In conclusion, Eq. 9 should provide an acceptable approximation for the flow-rate dependence and order of magnitude of ligand-receptor encounters.

Our data are of general significance, rather than reflective of a particular behavior of the ligand-receptor couple used in this study

To test the generality of our findings, we examined previously published reports on single-bond formation between surface-attached molecules. As shown in Table 2, the reported binding frequencies varied as a power of encounter time that might be much higher than unity.

Which theoretical framework can be used to account for bond formation?

The simplest way to account for encounter efficiency scaling as a power of contact time between 1 and 2 may be to postulate the occurrence of an undetectable binding state with two additional adjustable parameters (Eq. 3 and model 2).

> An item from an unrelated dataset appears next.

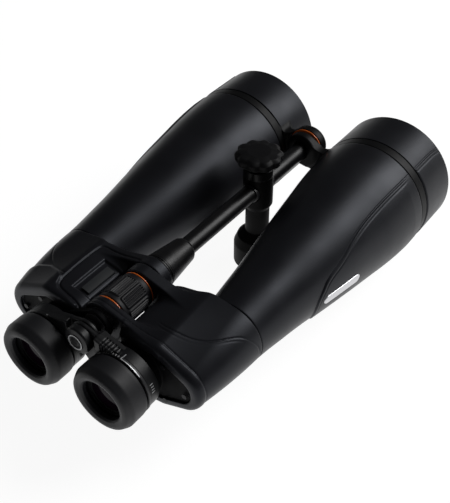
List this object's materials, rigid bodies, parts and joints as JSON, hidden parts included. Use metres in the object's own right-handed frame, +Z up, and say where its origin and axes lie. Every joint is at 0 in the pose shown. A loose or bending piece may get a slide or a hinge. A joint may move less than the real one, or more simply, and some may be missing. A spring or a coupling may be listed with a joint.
{
  "type": "binoculars",
  "caption": "large rubber-armoured Porro-prism binoculars with a central hinge rod, centre focus wheel, twist-up eyecups and a sliding tripod adapter",
  "frame": {"origin": "bottom centre of the whole object: midway between the two barrels and between the ends, level with the underside of the tripod foot", "axes": "+Y points from the eyepieces to the objectives, +X to the barrel in the user's right hand, +Z up"},
  "size_m": [0.2224, 0.325, 0.108],
  "materials": {
    "rubber_armour": "satin fine-grained rubber armour",
    "eyecup_rubber": "soft matte rubber",
    "cast_metal": "anodised black casting",
    "satin_black": "satin black paint",
    "black_cover": "matte black paint",
    "adapter_black": "matte black paint",
    "gloss_black": "semi-gloss black anodised",
    "steel": "turned steel",
    "black_screw": "blackened steel",
    "brass_insert": "turned brass",
    "prism_glass": "polished",
    "coated_glass": "multi-coated, polished",
    "eye_glass": "multi-coated, polished",
    "white_plastic": "natural nylon",
    "wheel_plastic": "moulded",
    "wheel_rubber": "ribbed grip rubber",
    "knob_rubber": "moulded grip rubber",
    "orange_trim": "gloss orange",
    "silver_badge": "satin silver plate",
    "grey_plate": "moulded grey plate"
  },
  "bodies": {
    "root": {"right_prism_housing": "cast_metal", "right_housing_armour": "rubber_armour", "right_rear_cover": "black_cover", "right_cover_screws": "black_screw", "right_front_prism": "prism_glass", "right_rear_prism": "prism_glass", "right_prism_shelf": "cast_metal", "right_barrel_armour": "rubber_armour", "right_barrel_tube": "cast_metal", "right_front_bridge": "satin_black", "right_objective_hood": "rubber_armour", "right_objective_cell": "satin_black", "right_objective_crown_lens": "coated_glass", "right_objective_flint_lens": "coated_glass", "hinge_axle": "steel", "centre_rod": "gloss_black", "cone_collar": "gloss_black", "hub_ring": "orange_trim", "hub_cap": "satin_black", "right_badge": "silver_badge"},
    "left_half": {"left_prism_housing": "cast_metal", "left_housing_armour": "rubber_armour", "left_rear_cover": "black_cover", "left_cover_screws": "black_screw", "left_front_prism": "prism_glass", "left_rear_prism": "prism_glass", "left_prism_shelf": "cast_metal", "left_barrel_armour": "rubber_armour", "left_barrel_tube": "cast_metal", "left_front_bridge": "satin_black", "left_objective_hood": "rubber_armour", "left_objective_cell": "satin_black", "left_objective_crown_lens": "coated_glass", "left_objective_flint_lens": "coated_glass", "accessory_plate": "grey_plate"},
    "wheel": {"focus_wheel": "wheel_plastic", "focus_wheel_pads": "wheel_rubber", "focus_wheel_rings": "orange_trim"},
    "right_carriage": {"focus_screw": "black_screw", "centre_cap": "satin_black", "right_bridge_arm": "satin_black", "right_ocular_sleeve": "satin_black"},
    "left_carriage": {"left_bridge_arm": "satin_black", "left_ocular_sleeve": "satin_black", "left_ocular_barrel": "satin_black", "left_eye_lens": "eye_glass", "left_field_lens": "eye_glass"},
    "dioptre": {"dioptre_ring": "wheel_plastic"},
    "right_ocular": {"right_ocular_barrel": "satin_black", "right_eye_lens": "eye_glass", "right_field_lens": "eye_glass"},
    "right_cup_guide": {"right_eyecup_guide": "white_plastic"},
    "right_cup": {"right_eyecup": "eyecup_rubber"},
    "left_cup_guide": {"left_eyecup_guide": "white_plastic"},
    "left_cup": {"left_eyecup": "eyecup_rubber"},
    "bush": {"adapter_bush": "wheel_plastic"},
    "adapter": {"tripod_adapter": "adapter_black", "tripod_insert": "brass_insert"},
    "clamp": {"clamp_screw": "steel"},
    "knob": {"lock_knob": "knob_rubber"}
  },
  "joints": [
    {"name": "ipd_hinge", "type": "hinge", "parent": "root", "child": "left_half", "pos_m": [0, 0.0025, 0.075], "axis": [0, 1, 0], "range_deg": [-9, 33]},
    {"name": "focus_wheel_turn", "type": "hinge", "parent": "root", "child": "wheel", "pos_m": [0, -0.1, 0.075], "axis": [0, -1, 0], "range_deg": [-143.5, 286.8]},
    {"name": "right_focus_slide", "type": "slide", "parent": "root", "child": "right_carriage", "axis": [0, -1, 0], "range_m": [-0.003, 0.006]},
    {"name": "left_focus_slide", "type": "slide", "parent": "left_half", "child": "left_carriage", "axis": [0, -1, 0], "range_m": [-0.003, 0.006]},
    {"name": "dioptre_turn", "type": "hinge", "parent": "right_carriage", "child": "dioptre", "pos_m": [0.031, -0.1415, 0.0537], "axis": [0, -1, 0], "range_deg": [-60, 60]},
    {"name": "right_dioptre_slide", "type": "slide", "parent": "right_carriage", "child": "right_ocular", "axis": [0, -1, 0], "range_m": [-0.0012, 0.0012]},
    {"name": "right_eyecup_lift", "type": "slide", "parent": "right_ocular", "child": "right_cup_guide", "axis": [0, -1, 0], "range_m": [0, 0.00797]},
    {"name": "right_eyecup_twist", "type": "hinge", "parent": "right_cup_guide", "child": "right_cup", "pos_m": [0.031, -0.1525, 0.0537], "axis": [0, -1, 0], "range_deg": [0, 120]},
    {"name": "left_eyecup_lift", "type": "slide", "parent": "left_carriage", "child": "left_cup_guide", "axis": [0, -1, 0], "range_m": [0, 0.00797]},
    {"name": "left_eyecup_twist", "type": "hinge", "parent": "left_cup_guide", "child": "left_cup", "pos_m": [-0.031, -0.1525, 0.0537], "axis": [0, -1, 0], "range_deg": [0, 120]},
    {"name": "adapter_slide", "type": "slide", "parent": "root", "child": "bush", "axis": [0, 1, 0], "range_m": [-0.078, 0.015]},
    {"name": "adapter_swivel", "type": "hinge", "parent": "bush", "child": "adapter", "pos_m": [0, 0.0555, 0.075], "axis": [0, 1, 0], "range_deg": [-3, 3]},
    {"name": "clamp_travel", "type": "slide", "parent": "adapter", "child": "clamp", "axis": [0, 0, 1], "range_m": [0, 0.0025]},
    {"name": "lock_knob_turn", "type": "hinge", "parent": "clamp", "child": "knob", "pos_m": [0, 0.0555, 0.103], "axis": [0, 0, 1], "range_deg": [0, 717]}
  ],
  "couplings": [
    {"joint": "focus_wheel_turn", "follows": "right_focus_slide", "rad_per_m": 833.33},
    {"joint": "left_focus_slide", "follows": "right_focus_slide", "ratio": 1},
    {"joint": "dioptre_turn", "follows": "right_dioptre_slide", "rad_per_m": 869.57},
    {"joint": "right_eyecup_twist", "follows": "right_eyecup_lift", "rad_per_m": 262.47},
    {"joint": "left_eyecup_twist", "follows": "left_eyecup_lift", "rad_per_m": 262.47},
    {"joint": "lock_knob_turn", "follows": "clamp_travel", "rad_per_m": 5000}
  ]
}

The experimental data shown in Table 2 may be accommodated in this way with up to five intermediate stages (to account for exponent 4.5). However, there are two problems with this approach: 1), it is not reasonable to derive more than two fitted parameters with a fairly simple-shaped experimental curve, as shown in Fig. 2; and 2), even if this difficulty did not exist, it would be desirable to account for the binding behavior of a given ligand-receptor couple with a limited number of parameters.

Thus, the growing number of parameters required to account for a number of experimental data (19,22) by postulating the existence of an increasing number of barriers and basins in the energy landscape was an incentive for us to explore the possibility of using a simpler description by postulating the presence of a kinetic trap impeding the formation of the first stable complex. This hypothesis is supported by previous reports based on kinetic studies of protein conformational change, leading to the concept of rough energy landscapes (24–26).

Conclusions

Although many authors emphasized the importance of association rates, and reported difficulties in comparing 2D and 3D k_on, the suitability of this parameter to account for molecular interactions as conveniently as affinity constants or dissociation rates was not actually questioned. The data presented here and in other reports suggest that there is an intrinsic difficulty in using association rates to account for a single-bond formation between surface-attached molecules, and we suggest that a possible way to deal with this problem would be to postulate the existence of a kinetic trap resulting in threshold contact times for bond formation.